China's State Council issues measures to expand consumption

Last updated on: 31 July,2023 11:14 am

Asian giant’s biggest cities promise steps for boosting property sector

BEIJING (Reuters/Web Desk) - China's State Council on Monday issued measures to restore and expand consumption in the automobile, real estate and services sector, aiming to give full play to the "fundamental role" of consumption in economic development.

The State Council said in a document the government will improve the infrastructure for charging to promote more purchases of new energy vehicles, support housing demand by expanding the supply of affordable rental housing and encourage tourism by asking local governments to cut admission fees at scenic areas or even make them free during low periods.

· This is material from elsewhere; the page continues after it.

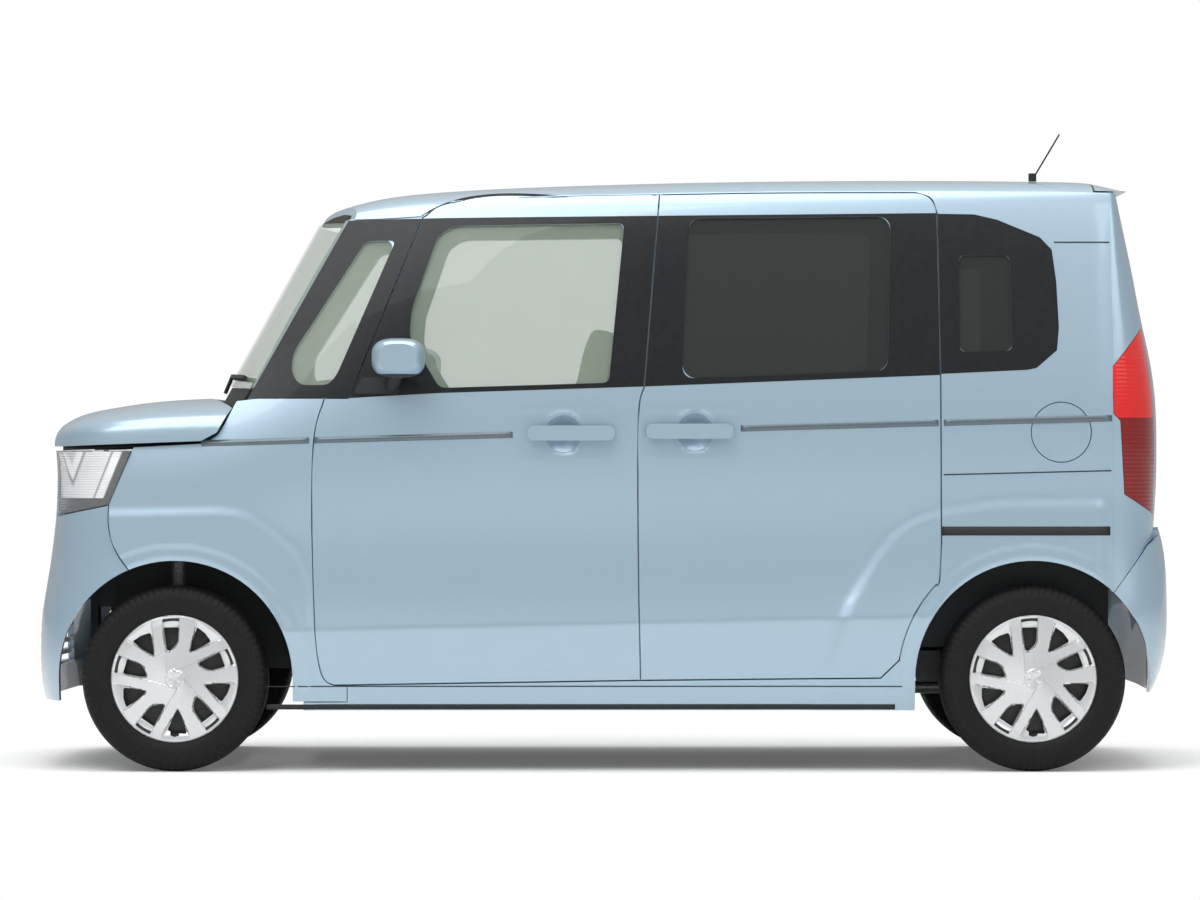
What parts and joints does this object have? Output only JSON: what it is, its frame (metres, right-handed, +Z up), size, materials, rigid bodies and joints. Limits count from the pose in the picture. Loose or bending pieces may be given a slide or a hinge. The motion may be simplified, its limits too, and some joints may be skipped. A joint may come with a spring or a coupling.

Read more: China's factory activity extends declines, firming case for stimulus

In an interview with state broadcaster CCTV published on Monday, unnamed officials from the National Development and Reform Commission said it will take the summer, Mid-Autumn and National Day holidays as an opportunity to expand holiday consumption.

Last week, policymakers at a Politburo meeting pledged to step up policy support for the economy amid a tortuous post-COVID recovery, focusing on boosting domestic demand, signalling more stimulus steps.

The world's second-largest economy grew at a sluggish pace in the second quarter as demand weakened.

Separately, China's biggest cities, including Beijing and Shenzhen, said over the weekend they would implement measures to better meet the needs of homebuyers, without giving details, aiming to prop up a property sector that is seeing few signs of recovery.

This comes after top leaders at a Politburo meeting pledged this month to adjust and optimise property policies in a timely manner, and the housing minister promised more effective implementation measures.

Markets have expected policymakers to signal more property stabilisation steps after the Politburo meeting.

China's property sector has seen a string of debt defaults by cash-squeezed developers over the past few years with China Evergrande Group, the world's most indebted property developer, at the centre of the crisis.

Beijing's housing ministry on Saturday night said it would take into account the city's real estate situation and work with relevant departments to implement the pledges of policymakers.

The southern megacity of Shenzhen made a similar statement on Sunday.

Official newspaper Guangzhou Daily also reported on Sunday that Guangzhou's housing ministry had vowed to launch relevant policy measures as soon as possible.

Reuters in an earlier report warned that commercial real estate investors around the world risk painful losses as investors and lenders are slowly confronting an ugly question - if people never again shop in malls or work in offices the way they did before the pandemic, how safe are the fortunes they piled into bricks and mortar?

Read more: Commercial real estate investors around the world risk painful losses

Global property services firm Jones Lang LaSalle - which in May pointed to a 18pc annual drop in first quarter global leasing volumes - published data this month showing prime office rental growth in New York, Beijing, San Francisco, Tokyo and Washington DC turned negative over the same period.

In Shanghai, China's leading financial hub, office vacancy rates rose 1.2 percentage points year-on-year in Q2 to 16pc, rival Savills said, suggesting a recovery would depend on nationwide stimulus policies succeeding.